This morning’s Wake-up Workshop covered the topic, Textual Variants, and attendees included professional actors, teachers and professors..  Kayla Blue is an as an Education Artist with the ASC .  She began the workshop by explaining how Early Modern texts are “alive and constantly changing.”  Printers, editors and even booksellers and academics manipulate the plays into a version they prefer rather than attempt to present an authoritative copy for posterity.

Blue moved on to her first subtopic, From Shakespeare to the Printer: How did these texts come into print they way they have?  She then asked for six volunteers from her audience to join her on the Blackfriars stage to engage in an activity which would help illustrate the answer to that question.  She assigned the first volunteer to personify Shakespeare’s “Foul Papers.”  All of the foul papers, which may include plays in their original forms, she explained, were lost, as opposed to surviving extant “Fair Papers.” Blue assigned the second volunteer to personify Fair Papers, which may include cue scripts and recopied plays.  In the recopying process, ” ‘Sin’ can become ‘sign’,” Kayla explained to help her audience gain a deeper understanding of the origins of some variants in texts.
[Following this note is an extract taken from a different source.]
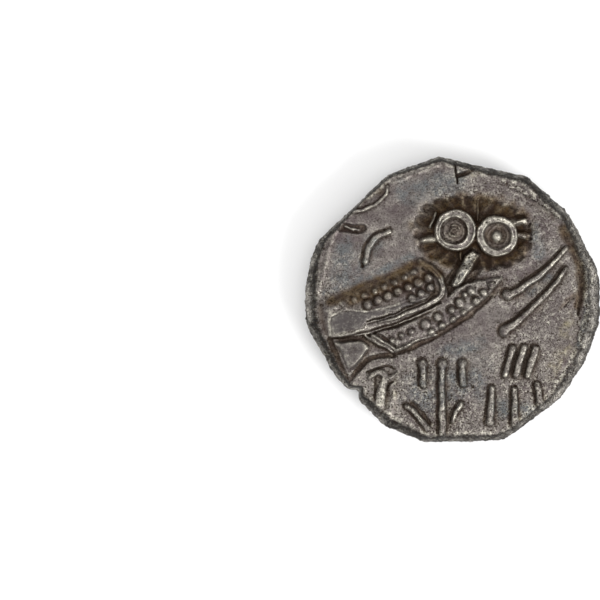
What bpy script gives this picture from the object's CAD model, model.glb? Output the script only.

Blue explained that the terms, “role” and “part” came from the standard Early Modern practice of actors using cue scripts.  Actors were not presented with a complete copy of the play they were rehearsing, as printing a copy for each cast member was usually prohibitively expensive.  Instead, actors worked from a partial script which contained only the “part” he would play.  The actor’s script would contain the cue preceding his lines, and the script was transcribed onto a parchment roll, from which the word, “role” derived.

Fair copies, Blue continued, were copied into “presentation copies” which were kept for performance records.  These records were known as, “Book Copies” for bookkeeper use, she explained, and additional stage directions frequently were added in the process, including cues for “dumb shows.”  Shakespeare’s star clown from his stock company, Will Kemp is listed in one of these added stage directions in the place of the character’s name.  This may indicate that a bookkeeper added Kemp’s name to record his role in a specific production or performance.

One of Blue’s volunteers then asked her about published plays called, “Playbooks,” wanting to know if they were ever intended for private consumption.  She answered  the question in the affirmative, and she discussed the origins of the term, “quarto” as explanation.  Blue said that the term, “quarto” referred to the way the printed booklet was folded: where a folio is folded into two pages out of a single sheet, she demonstrated with a piece of paper, a quarto is folded into four pages.  The two-page per sheet folio cost one English Pound and was considered expensive in Shakespeare’s day.  The more paper used in printing, she explained, the more expensive the publication.  S&P student George Kendall added to this by informing the rest of the audience that a quarto originally cost only five- or sixpence.

Blue continued her discussion by asking the question, How did printers obtain play copies?  Copyright laws of the day were largely ineffectual at the time.  Most playwrights didn’t receive money for their printed plays.  One remedy, she suggested was the possibility of a “memorial reconstruction.”  This is a play published from a player’s or patron’s memory after a performance.  Printers may have added stage directions at this stage as well.  Some scholars allege that the practice may have been invented and never actually happened.

There are five “Romeo and Juliet” quartos, Blue continued.  She then distributed handouts, copies of “Romeo and Juliet” quarto covers, beginning with that of the First Quarto, or ‘Q1″ as it is now known.  The copies of the cover are available on the internet from the website, “Early English Books Online”: http://eebo.chadwyck.com/home  On the handout’s reverse side, Blue had transcribed a piece of the play’s text.  The First Quarto of “Romeo and Juliet” or Q1 was published in 1597, she explained, and it is 688 lines shorter than Q2, the Second Quarto.  She then asked volunteers to identify some textual variants between their copies of quarto covers.  Volunteers observed from the handouts that cover pages often included the name of the shop in which the quarto was sold.  Later quartos included such descriptions as, “newly corrected and augmented” on their covers.  This language biased scholars over the years that earlier copies were “bad quartos” and were less authoritative than “corrected and augmented” later quartos.  Scholars today challenge this presumption, however, as Blue informed her listeners.  One of her volunteers suggested that the “correction” terms publishers used were most likely a marketing ploy to sell new copies.

Blue next read the reverse side of her first handout, the “Romeo and Juliet” tomb scene from Q1 and compared that against a later quarto by reading aloud changes in the scene’s dialogue.  She finished her the workshop by displaying several various and different “authoritative” editions of “Romeo and Juliet,” reminding us that editors, and not Shakespeare, were responsible for most textual variants.